Saturday October 30 4:00 PM – Saturday October 30 4:30 PM in Talks II

Snowflake & Dask: How to scale workloads using distributed fetch capabilities

Miles Adkins, James Bourbeau, Mark Keller

Prior knowledge:
Previous knowledge expected
Dask & Data Warehouses

Summary

We will cover how Snowflake, a cloud data solution, integrates with Dask, a distributed compute framework, and the PyData ecosystem, to allow data scientists to leverage the data in data warehouses while using the PyData tools they love. This session demonstrates best practices for using Snowflake’s distributed fetch capabilities with Dask.

Description

Exponential increases in data generated year over year have created the demand for distributed compute engines that are able to handle the scale of data that no longer fits in memory or on a single machine.

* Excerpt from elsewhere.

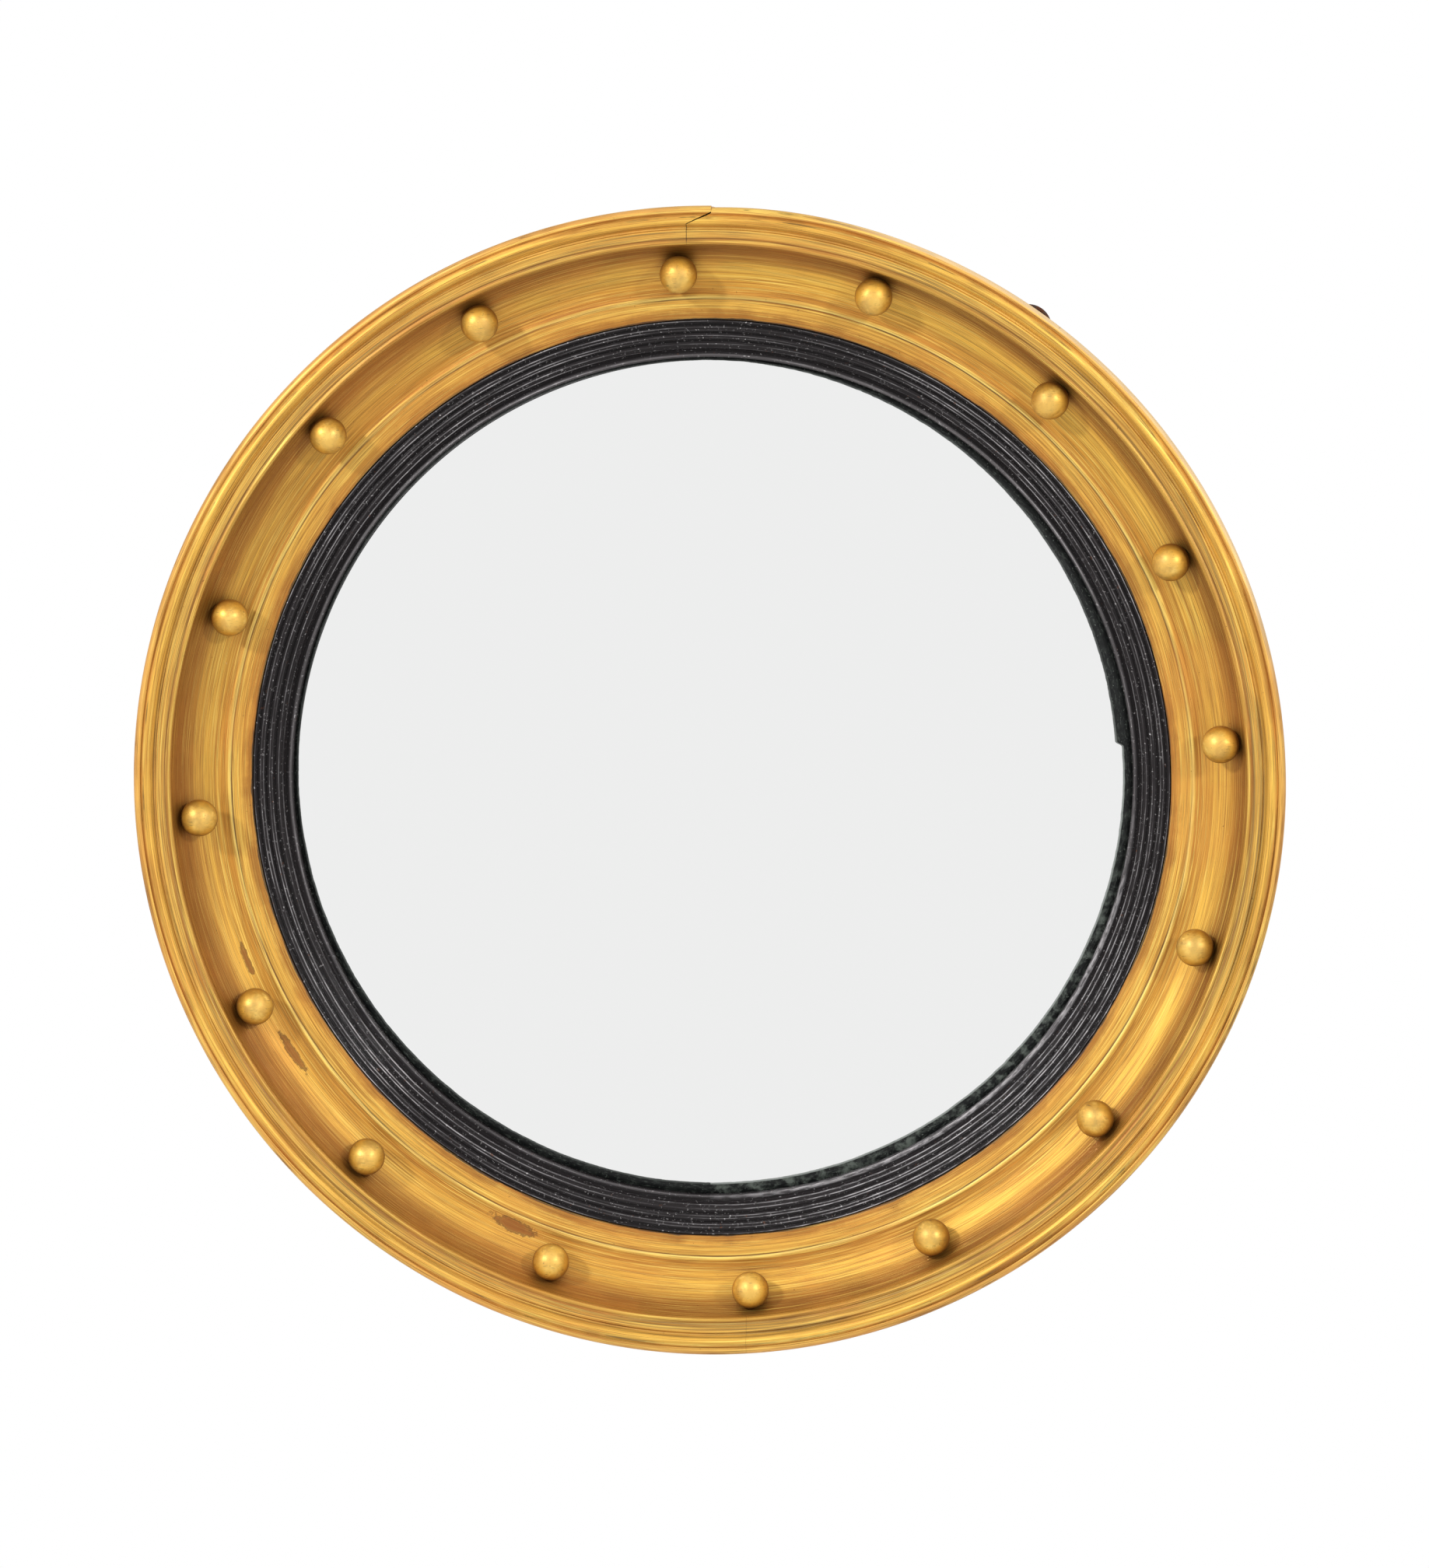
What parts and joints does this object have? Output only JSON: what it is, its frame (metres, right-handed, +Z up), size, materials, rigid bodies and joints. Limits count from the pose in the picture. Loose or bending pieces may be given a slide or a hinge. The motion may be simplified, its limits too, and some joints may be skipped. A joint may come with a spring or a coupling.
{
  "type": "convex butlers mirror",
  "caption": "Round convex wall mirror in a gilded cavetto frame set with balls, with a reeded rim, an ebonised slip and ring hangers on its back.",
  "frame": {"origin": "centre of the backboard's rear face, where the mirror meets the wall", "axes": "+Z up, +Y into the wall, the glass faces -Y, +X to the viewer's right"},
  "size_m": [0.56, 0.064, 0.56],
  "materials": {
    "gilt_wood": "worn water gilding over red bole, brown toned",
    "ebonised_wood": "ebonised and polished",
    "mirror_glass": "silvered convex glass",
    "bare_wood": "sawn softwood, darkened with age",
    "dark_iron": "browned wrought iron",
    "screw_brass": "dull, slotted heads"
  },
  "bodies": {
    "frame": {"rim_hoop_left": "gilt_wood", "rim_hoop_right": "gilt_wood", "cavetto_ring": "gilt_wood", "ball_01": "gilt_wood", "ball_02": "gilt_wood", "ball_03": "gilt_wood", "ball_04": "gilt_wood", "ball_05": "gilt_wood", "ball_06": "gilt_wood", "ball_07": "gilt_wood", "ball_08": "gilt_wood", "ball_09": "gilt_wood", "ball_10": "gilt_wood", "ball_11": "gilt_wood", "ball_12": "gilt_wood", "ball_13": "gilt_wood", "ball_14": "gilt_wood", "ball_15": "gilt_wood", "ball_16": "gilt_wood", "ebonised_slip": "ebonised_wood", "convex_glass": "mirror_glass", "back_segment_1": "bare_wood", "back_segment_2": "bare_wood", "back_segment_3": "bare_wood", "back_segment_4": "bare_wood", "back_segment_5": "bare_wood", "back_segment_6": "bare_wood", "back_segment_7": "bare_wood", "back_segment_8": "bare_wood", "glass_block_1": "bare_wood", "glass_block_2": "bare_wood", "glass_block_3": "bare_wood", "glass_block_4": "bare_wood", "glass_block_5": "bare_wood", "glass_block_6": "bare_wood", "glass_block_7": "bare_wood", "glass_block_8": "bare_wood", "backboard_left": "bare_wood", "backboard_middle": "bare_wood", "backboard_right": "bare_wood", "board_screw_1": "screw_brass", "board_screw_2": "screw_brass", "board_screw_3": "screw_brass", "board_screw_4": "screw_brass", "board_screw_5": "screw_brass", "board_screw_6": "screw_brass", "board_screw_7": "screw_brass", "board_screw_8": "screw_brass", "hanger_strap_left": "dark_iron", "strap_screw_left_1": "dark_iron", "strap_screw_left_2": "dark_iron", "hanger_strap_right": "dark_iron", "strap_screw_right_1": "dark_iron", "strap_screw_right_2": "dark_iron"},
    "ring_left": {"hanging_ring_left": "dark_iron"},
    "ring_right": {"hanging_ring_right": "dark_iron"}
  },
  "joints": [
    {"name": "ring_left_swing", "type": "hinge", "parent": "frame", "child": "ring_left", "pos_m": [-0.14883, -0.00407, 0.21334], "axis": [-0.8202, 0, -0.5721], "range_deg": [-5, 180]},
    {"name": "ring_right_swing", "type": "hinge", "parent": "frame", "child": "ring_right", "pos_m": [0.14883, -0.00407, 0.21334], "axis": [-0.8202, 0, 0.5721], "range_deg": [-5, 180]}
  ]
}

While data warehouses have been able to adopt a distributed query approach, they are not able to offer free-form distributed operations and analyses, which is crucial to machine learning. Python frameworks and libraries, such as Dask, XGBoost, and PyTorch, offer a way to distribute machine learning.

This creates a new issue: how do we move all the data from our warehouse to a distributed framework where bandwidth is limited? The answer: native distributed fetch capabilities where each node in a distributed compute engine concurrently reads a portion of the data into memory.